There’s a lot of talk these days about how we spend our time. Priorities and productivity are major threads of an ongoing cultural conversation, and we’re more tuned in to how finite and valuable our time is. In fact, we seem to collectively be making an effort to use it more wisely — a welcome and necessary shift.
Yet as we reflect on how we spend our time, it is perhaps equally important for us to consider where we spend our time.
There used to be distinct lines. Our days were defined by time at work or at home, in school or at activities, in company with others or in solitude; each place had its rules and norms. Yet these have changed as the world has changed.
Especially after the last few years, many of us now recognize the profound value of certain places in our lives. Today, we may be spending our time differently — and in different spaces — than we were before.
Hybrid work schedules have shifted not only where we are but how we interact with each other. Some days we’re at home, alone (or surrounded by kids, with little alone time); some days we’re in the office. Camaraderie can feel harder to nurture.
Kids are mostly back in schools, but there are now options for remote learning. Meanwhile, attendance in many venues, including churches, has dropped, leaving many to wonder where people are going instead.
So, where are we spending our time? And do those places add meaning and value to our lives? These are questions we need to answer because where we are can help us discover and define who we are.
Perhaps it starts with a look at environments themselves. Places are created for various purposes: convenience, culture, education, religion, utility, commerce, community, fun. The function of a space is often considered first, followed by spatial decisions about how to fill it.
I founded Life Time as a destination offering a unique approach to improving health: a place for people to really take care of themselves and their families; a place they could look forward to visiting rather than somewhere they felt obligated to go.
From the start, it was a consciously curated experience — and it continues to be. We consider the senses: the scent of eucalyptus in the steam rooms, the natural textures and warm tones of materials, the light and warmth of the sun shining through the atria, the “hellos” emanating from the front desk.
Upon first impression, these spaces invite people in — and often take their breath away.
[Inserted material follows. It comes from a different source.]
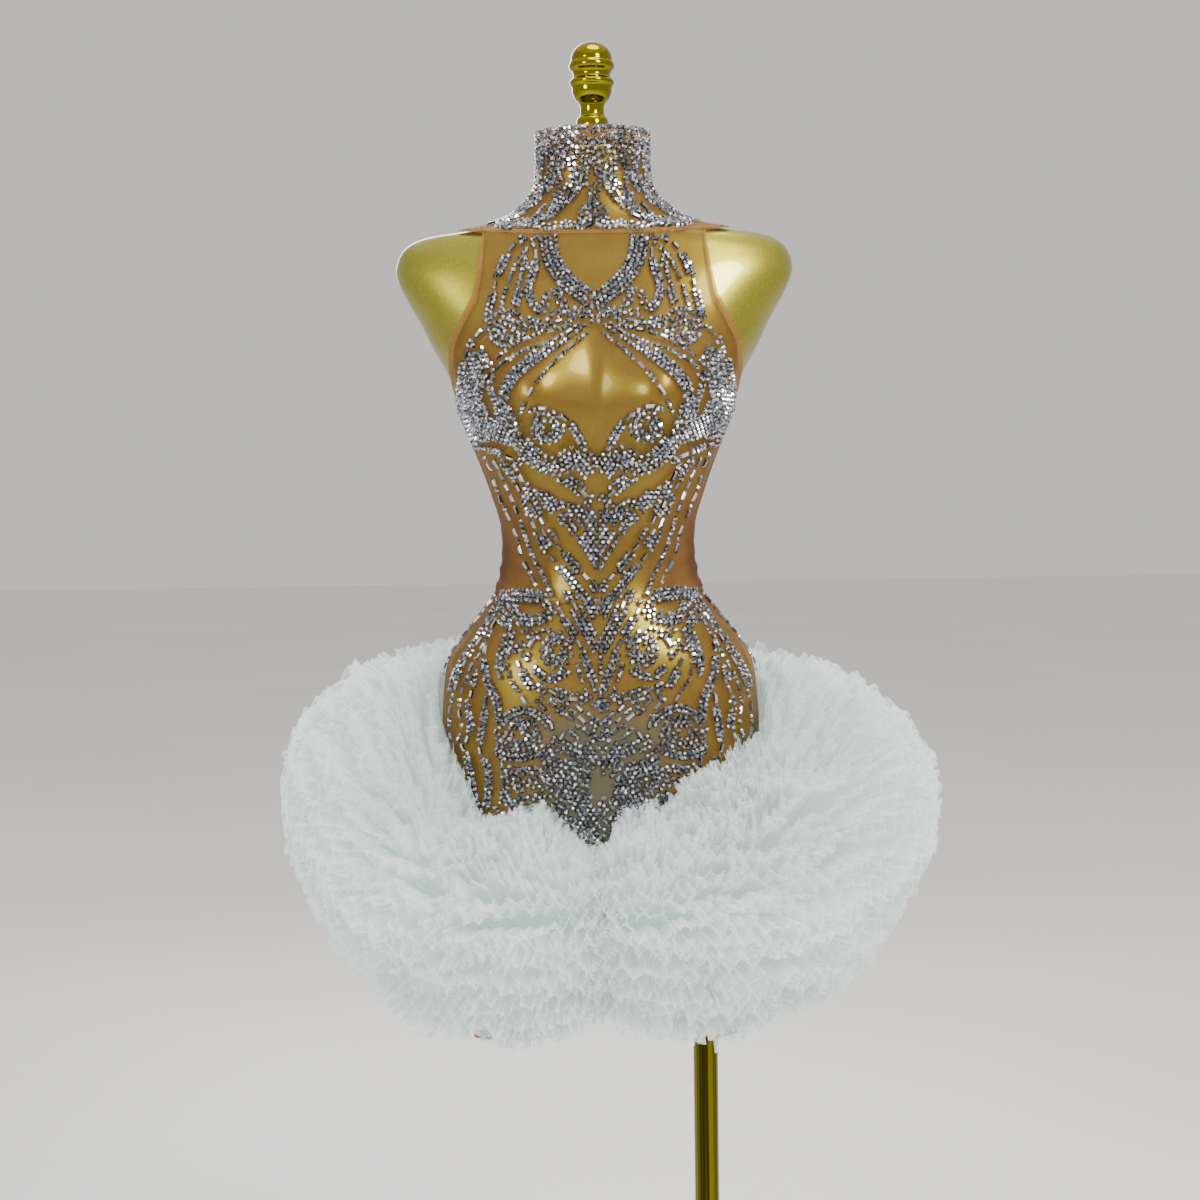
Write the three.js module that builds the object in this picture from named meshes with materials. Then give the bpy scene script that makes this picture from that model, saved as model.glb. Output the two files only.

Yet there’s something else, something that goes beyond what you see, hear, smell, and touch. It’s hard to describe, but you can feel it, an energy.
The Romans coined the term genius loci, which means protective guardian or the spirit of a place. They recognized that while the materials and spatial considerations create an environment, there were certain spaces that seemed to have a soul.
In his book Genius Loci: Towards a Phenomenology of Architecture, architect Christian Norberg-Schulz writes, “Man dwells when he can orientate himself within and identify himself with an environment, or in short, when he experiences the environment as meaningful.”
In another work, he elaborates on this concept when he explains, “To dwell means to belong to a given place” and claims that “when we identify with a place, we dedicate ourselves to a way of being in the world.”
The question is, How do we identify with a place?
With respect to the wisdom of scholars and philosophers, perhaps this quote — often credited to Black Beauty author Anna Sewell — explains it best: “It is good people who make good places.”
This is the magic of Life Time. The energy here is a true embodiment of our members and team members, who are united around common interests and shared values, yet each creating their own identity.
The result? A palpable and inevitable essence of vitality as, together, everyone becomes physically, mentally, socially, spiritually healthier. And happier. It’s natural, then, that relationships begin, friendships develop, life happens.
As you think about how you spend your time — what you’re doing and why — pay attention to where you find yourself: What are the places that lift you up, inspire you, unlock your potential?
Today holds the opportunity for you to seek out and spend time in places where you find passion, possibility, and purpose. Because the places we choose to inhabit can support us in becoming the best possible versions of ourselves.